◆ DATA EXTRACT ◆
============

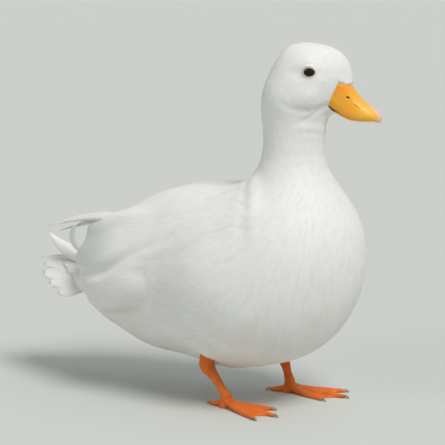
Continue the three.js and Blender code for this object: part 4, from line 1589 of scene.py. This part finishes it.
# deeper red: uneven tone, the joints between scales, and painted shade towards the top of the legs
LEG_DEEP = (0.60, 0.09, 0.012)
CLAW_HORN = (0.33, 0.17, 0.09)
CLAW_PALE = (0.62, 0.42, 0.26)
LEG_VOXEL = 0.6 * MM
LEG_GROW = 0.2 * MM
LEG_SCALE = 1.15 * MM  # width of one scale


def leg_finish():
    made = Finish("leg_orange", LEG_ORANGE, 0.45, Specular_IOR_Level=0.3)
    made.tint(LEG_DEEP, made.ranged(made.noise(6 * MM), 0.45, 0.75, 0, 0.6))
    stretched = made.place(scale=(1, 1, 0.7))
    cells = made.node("ShaderNodeTexVoronoi", Vector=stretched, Scale=1 / LEG_SCALE)
    cells.feature = "DISTANCE_TO_EDGE"
    made.bump(made.ranged(cells.outputs["Distance"], 0.0, 0.12), 0.12 * MM)
    made.tint(LEG_DEEP, made.ranged(cells.outputs["Distance"], 0.10, 0.0, 0, 0.32))
    # painted shade: the legs darker towards the top, under the belly
    height = made.axes(made.place())["Z"]
    made.tint(LEG_DEEP, made.ranged(height, 24 * MM, 42 * MM, 0, 0.6))
    return made.material


def claw_finish():
    made = Finish("claw_horn", CLAW_HORN, 0.4)
    made.tint(CLAW_PALE, made.ranged(made.noise(2 * MM), 0.4, 0.7, 0, 0.6))
    return made.material


def add_leg(name, material):
    """The leg and its webbed foot as one smooth form over the solids."""
    nodes = f"leg_{name}", f"foot_{name}"
    data, surface = eased_skin(nodes, LEG_GROW, LEG_VOXEL, 7)
    surface.points[:, 2] = np.maximum(surface.points[:, 2], CAD_BOX[0][2])
    set_points(data, surface.points)
    finished(f"leg_skin_{name}", data, material, "leg", *nodes)


def dress_legs():
    orange, horn = leg_finish(), claw_finish()
    for name in SIDES:
        add_leg(name, orange)
    for node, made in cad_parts.items():
        if node.startswith("claw"):
            for slot in made.material_slots:
                slot.material = horn


# ---------- The coat ----------

VANES = (  # length and half width of a feather on body, neck and head and by eye or bill, in mm
    (18, 9, 4.2, 2.0),
    (2.7, 1.7, 1.0, 0.6),
)
BODY_LAYERS, FEWER_ON_HEAD = 7.6, 3.2  # how many feathers cover each place
VANE_FILL = 0.68  # share of its length times its width that a feather covers


def coat_size(points):
    head = smooth(200 * MM, 214 * MM, points[:, 2])
    neck = smooth(135 * MM, 185 * MM, points[:, 2])
    by_bill = bump_at(np.abs(past_line(points)), 7 * MM)
    by_eye = bump_at(np.linalg.norm(eye_side(points), axis=1) - EYE_RADIUS, 4 * MM)
    small = head * np.maximum(by_bill, by_eye * bump_at(lid_reach(points) - 1, 1.6))
    sizes = []
    for on_body, on_neck, on_head, at_rim in VANES:
        size = on_body * MM + (on_neck - on_body) * MM * neck
        size = size + (on_head * MM - size) * head
        sizes.append(size + (at_rim * MM - size) * small)
    return *sizes, coat_depth(points)


def coat_spacing(points):
    length, half, _ = coat_size(points)
    layers = BODY_LAYERS - FEWER_ON_HEAD * smooth(200 * MM, 214 * MM, points[:, 2])
    return np.sqrt(length * half * 2 * VANE_FILL / layers)


def bare_parts(points):
    """Whether the coat leaves a place bare: bill, eye openings and folded wings."""
    bare = (past_line(points) > -0.25 * MM) & (points[:, 2] > HEAD_LEVEL)
    by_eye = np.linalg.norm(eye_side(points), axis=1) < EYE_RADIUS + 4 * MM
    bare |= by_eye & (lid_reach(points) < 1.04)
    return bare | (on_wing(points, 5) & (wing_place(points)[0] < 0.97))


def add_coat(bed, white):
    bare = bare_parts(bed.skin.points[bed.skin.triangles].mean(axis=1))
    roots = scattered(bed.skin, ~bare, coat_spacing, 3)
    x, y, z = roots[0].T
    on_head = z > 205 * MM
    on_neck = ~on_head & (z > 150 * MM) & (x > 40 * MM)
    rest = ~(on_head | on_neck)
    ahead = x > 55 * MM
    left, head_left = y > 0, in_head(roots[0])[:, 1] > 0
    zones = []
    for name, is_left in (("left", True), ("right", False)):
        there = left == is_left
        zones += [
            (f"coat_head_{name}", on_head & (head_left == is_left), SMALL),
            (f"coat_neck_{name}", on_neck & there, CONTOUR),
            (f"coat_breast_{name}", rest & ahead & there, CONTOUR),
            (f"coat_body_{name}", rest & ~ahead & there, CONTOUR),
        ]
    for i, (name, inside, cut) in enumerate(zones):
        chosen = [part[inside] for part in roots]
        made = lay_feathers(bed, chosen, coat_size, cut, np.random.default_rng(i))
        piece_of(name, made, white)


# ---------- Run ----------

def main():
    bpy.context.scene.view_settings.view_transform = "Standard"
    add_camera()
    for lamp in LAMPS:
        add_lamp(*lamp)
    add_world()
    add_floor()

    white = plumage_finish()
    data, outer = make_form()
    shaped(outer)
    depth = coat_depth(outer.points)[:, None]
    skin = Surface(outer.points - outer.normals() * depth, outer.triangles)
    skin.points = sunk_under_bill(skin.points)
    set_points(data, skin.points)
    flat = unwrapped(data)
    finished("skin", data, skin_finish(), "plumage", *FLESH)
    bed = Bed(skin, flat)
    add_coat(bed, white)
    for name, side in SIDES.items():
        add_wing(name, side, bed, white)
    add_tail(white)
    orange = bill_finish()
    add_bill(orange)
    add_lower_bill(orange)
    dark, lid = eye_finish(), lid_finish()
    for name, side in SIDES.items():
        add_eye(name, side, dark)
        add_lid(name, side, lid)
    dress_legs()


main()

============

From the listing above, extract every line exactly as it stands.

◆ SOLUTION FOR THIS TASK ◆
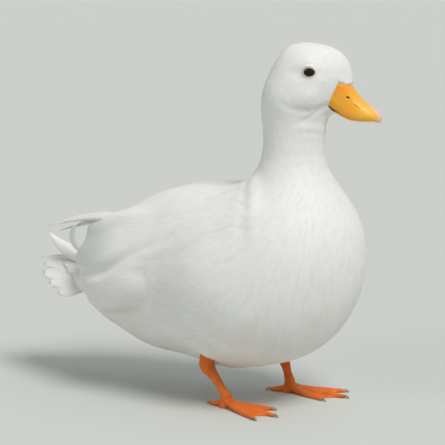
Continue the three.js and Blender code for this object: part 4, from line 1589 of scene.py. This part finishes it.
# deeper red: uneven tone, the joints between scales, and painted shade towards the top of the legs
LEG_DEEP = (0.60, 0.09, 0.012)
CLAW_HORN = (0.33, 0.17, 0.09)
CLAW_PALE = (0.62, 0.42, 0.26)
LEG_VOXEL = 0.6 * MM
LEG_GROW = 0.2 * MM
LEG_SCALE = 1.15 * MM  # width of one scale


def leg_finish():
    made = Finish("leg_orange", LEG_ORANGE, 0.45, Specular_IOR_Level=0.3)
    made.tint(LEG_DEEP, made.ranged(made.noise(6 * MM), 0.45, 0.75, 0, 0.6))
    stretched = made.place(scale=(1, 1, 0.7))
    cells = made.node("ShaderNodeTexVoronoi", Vector=stretched, Scale=1 / LEG_SCALE)
    cells.feature = "DISTANCE_TO_EDGE"
    made.bump(made.ranged(cells.outputs["Distance"], 0.0, 0.12), 0.12 * MM)
    made.tint(LEG_DEEP, made.ranged(cells.outputs["Distance"], 0.10, 0.0, 0, 0.32))
    # painted shade: the legs darker towards the top, under the belly
    height = made.axes(made.place())["Z"]
    made.tint(LEG_DEEP, made.ranged(height, 24 * MM, 42 * MM, 0, 0.6))
    return made.material


def claw_finish():
    made = Finish("claw_horn", CLAW_HORN, 0.4)
    made.tint(CLAW_PALE, made.ranged(made.noise(2 * MM), 0.4, 0.7, 0, 0.6))
    return made.material


def add_leg(name, material):
    """The leg and its webbed foot as one smooth form over the solids."""
    nodes = f"leg_{name}", f"foot_{name}"
    data, surface = eased_skin(nodes, LEG_GROW, LEG_VOXEL, 7)
    surface.points[:, 2] = np.maximum(surface.points[:, 2], CAD_BOX[0][2])
    set_points(data, surface.points)
    finished(f"leg_skin_{name}", data, material, "leg", *nodes)


def dress_legs():
    orange, horn = leg_finish(), claw_finish()
    for name in SIDES:
        add_leg(name, orange)
    for node, made in cad_parts.items():
        if node.startswith("claw"):
            for slot in made.material_slots:
                slot.material = horn


# ---------- The coat ----------

VANES = (  # length and half width of a feather on body, neck and head and by eye or bill, in mm
    (18, 9, 4.2, 2.0),
    (2.7, 1.7, 1.0, 0.6),
)
BODY_LAYERS, FEWER_ON_HEAD = 7.6, 3.2  # how many feathers cover each place
VANE_FILL = 0.68  # share of its length times its width that a feather covers


def coat_size(points):
    head = smooth(200 * MM, 214 * MM, points[:, 2])
    neck = smooth(135 * MM, 185 * MM, points[:, 2])
    by_bill = bump_at(np.abs(past_line(points)), 7 * MM)
    by_eye = bump_at(np.linalg.norm(eye_side(points), axis=1) - EYE_RADIUS, 4 * MM)
    small = head * np.maximum(by_bill, by_eye * bump_at(lid_reach(points) - 1, 1.6))
    sizes = []
    for on_body, on_neck, on_head, at_rim in VANES:
        size = on_body * MM + (on_neck - on_body) * MM * neck
        size = size + (on_head * MM - size) * head
        sizes.append(size + (at_rim * MM - size) * small)
    return *sizes, coat_depth(points)


def coat_spacing(points):
    length, half, _ = coat_size(points)
    layers = BODY_LAYERS - FEWER_ON_HEAD * smooth(200 * MM, 214 * MM, points[:, 2])
    return np.sqrt(length * half * 2 * VANE_FILL / layers)


def bare_parts(points):
    """Whether the coat leaves a place bare: bill, eye openings and folded wings."""
    bare = (past_line(points) > -0.25 * MM) & (points[:, 2] > HEAD_LEVEL)
    by_eye = np.linalg.norm(eye_side(points), axis=1) < EYE_RADIUS + 4 * MM
    bare |= by_eye & (lid_reach(points) < 1.04)
    return bare | (on_wing(points, 5) & (wing_place(points)[0] < 0.97))


def add_coat(bed, white):
    bare = bare_parts(bed.skin.points[bed.skin.triangles].mean(axis=1))
    roots = scattered(bed.skin, ~bare, coat_spacing, 3)
    x, y, z = roots[0].T
    on_head = z > 205 * MM
    on_neck = ~on_head & (z > 150 * MM) & (x > 40 * MM)
    rest = ~(on_head | on_neck)
    ahead = x > 55 * MM
    left, head_left = y > 0, in_head(roots[0])[:, 1] > 0
    zones = []
    for name, is_left in (("left", True), ("right", False)):
        there = left == is_left
        zones += [
            (f"coat_head_{name}", on_head & (head_left == is_left), SMALL),
            (f"coat_neck_{name}", on_neck & there, CONTOUR),
            (f"coat_breast_{name}", rest & ahead & there, CONTOUR),
            (f"coat_body_{name}", rest & ~ahead & there, CONTOUR),
        ]
    for i, (name, inside, cut) in enumerate(zones):
        chosen = [part[inside] for part in roots]
        made = lay_feathers(bed, chosen, coat_size, cut, np.random.default_rng(i))
        piece_of(name, made, white)


# ---------- Run ----------

def main():
    bpy.context.scene.view_settings.view_transform = "Standard"
    add_camera()
    for lamp in LAMPS:
        add_lamp(*lamp)
    add_world()
    add_floor()

    white = plumage_finish()
    data, outer = make_form()
    shaped(outer)
    depth = coat_depth(outer.points)[:, None]
    skin = Surface(outer.points - outer.normals() * depth, outer.triangles)
    skin.points = sunk_under_bill(skin.points)
    set_points(data, skin.points)
    flat = unwrapped(data)
    finished("skin", data, skin_finish(), "plumage", *FLESH)
    bed = Bed(skin, flat)
    add_coat(bed, white)
    for name, side in SIDES.items():
        add_wing(name, side, bed, white)
    add_tail(white)
    orange = bill_finish()
    add_bill(orange)
    add_lower_bill(orange)
    dark, lid = eye_finish(), lid_finish()
    for name, side in SIDES.items():
        add_eye(name, side, dark)
        add_lid(name, side, lid)
    dress_legs()


main()